Mom waited until I regained my composure, and still it took everything I had to say what I already knew: Katie had the speech of a 9-month-old. Her chronological age was 26 months, but expressively she was only one-third that.
Mom said, “I don’t understand. You know she isn’t talking, and kids normally talk by the time they’re one. Why does this upset you so much?”
I didn’t have the words then. I still don’t. Not really. It’s like my head knows the number but my heart doesn’t.
My heart hurts when I see exactly how far Katie must travel in order to catch up.
In the early days, Katie’s speech was quantified on a regular basis, and each time I saw the number, I wanted to crawl into bed and hide. It took me days to recover my equilibrium. It’s gotten easier with time, but it’s still not easy. I suspect it will never be easy.

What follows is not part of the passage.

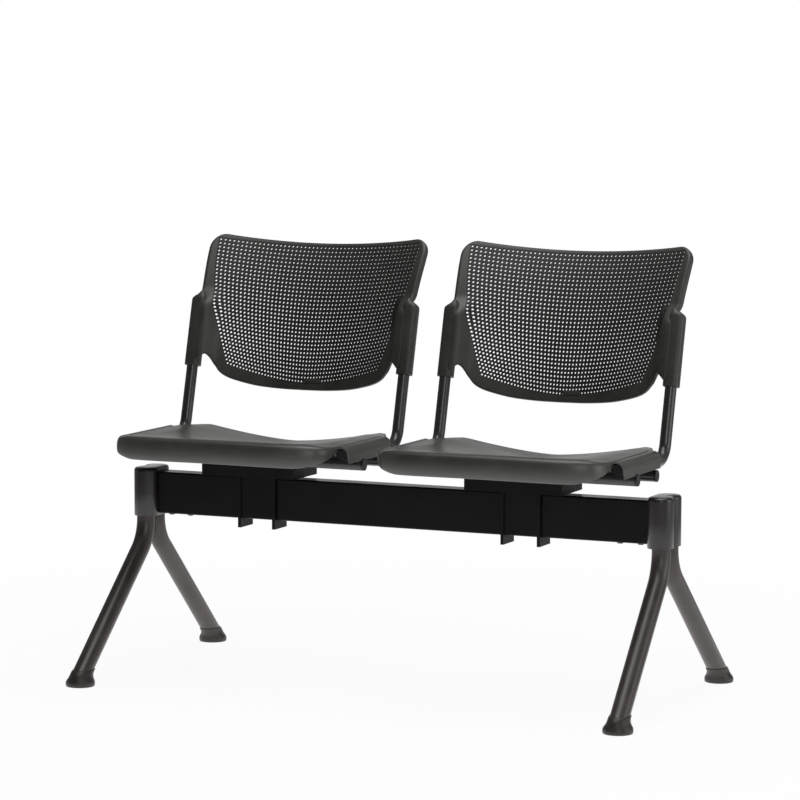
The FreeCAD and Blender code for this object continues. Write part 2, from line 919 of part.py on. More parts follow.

My daughter now speaks, give or take, like a 3 ½-year-old. It’s hard to type those words. I’ve sat with the number for several weeks, and here’s what I’ve come to realize: the number doesn’t tell the whole story. Yes, she is limited expressively, but the number doesn’t tell you how hard she works to master new words and phrases. It doesn’t tell you how creative she is when trying to communicate, how when combined with sign language and gestures and objects, she manages to convey far more than the sum of her words. It doesn’t tell you how funny she is—or how motivated.
The number doesn’t tell the whole story.